I think I've found a way to keep the userland and internal structures in sync but I didn't create a test case.
I can confirm that internal functions called after frankenphp_handle_request() see the same $_SERVER as userland initially saw.
However what is not kept in sync is manually writing to $_SERVER either within the callback or after frankenphp_handle_request() finishes and before calling the internal function.

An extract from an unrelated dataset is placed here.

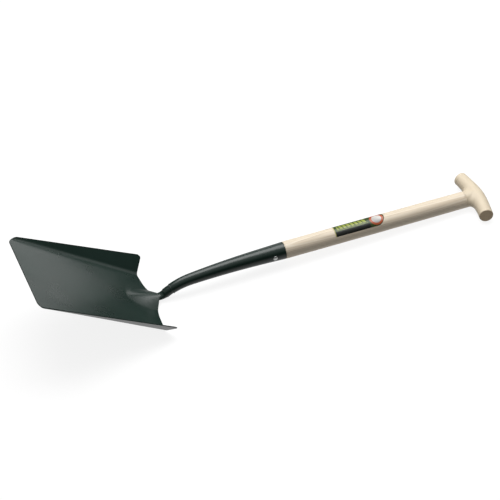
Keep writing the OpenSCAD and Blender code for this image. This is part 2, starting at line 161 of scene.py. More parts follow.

$_SERVER['dummy'] = 'value';
Dumping var_dump(count($_SERVER)) returns 42 in my test case, but an internal function
ZEND_FUNCTION(native_debug)
{
zend_is_auto_global(ZSTR_KNOWN(ZEND_STR_AUTOGLOBAL_SERVER));
HashTable *server = Z_ARRVAL_P(&PG(http_globals)[TRACK_VARS_SERVER]);
printf("%d\n", zend_hash_num_elements(server));
zval *request_uri = zend_hash_str_find(server, "REQUEST_URI", strlen("REQUEST_URI"));
printf("%s\n", Z_STRVAL_P(request_uri));
}
prints 41 (because dummy is missing). Likewise modifying an entry using:
$_SERVER['REQUEST_URI'] = 'dummy';
is not visible to the native function.
I'm not sure if as a user I would prefer a crash or silently incorrect data. Your call.
@TimWolla are the two data structures synced automatically in a normal script? I may be wrong, but I don't think that we do anything special FrankenPHP-side that would cause this desync.
@TimWolla according to my tests, this behaves the same even when not in worker mode, so it looks "expected" to me, at least let's say that it's not related to FrankenPHP.
@dunglas Can confirm with the cli-server. Sorry for the confusion. This looks good to me then!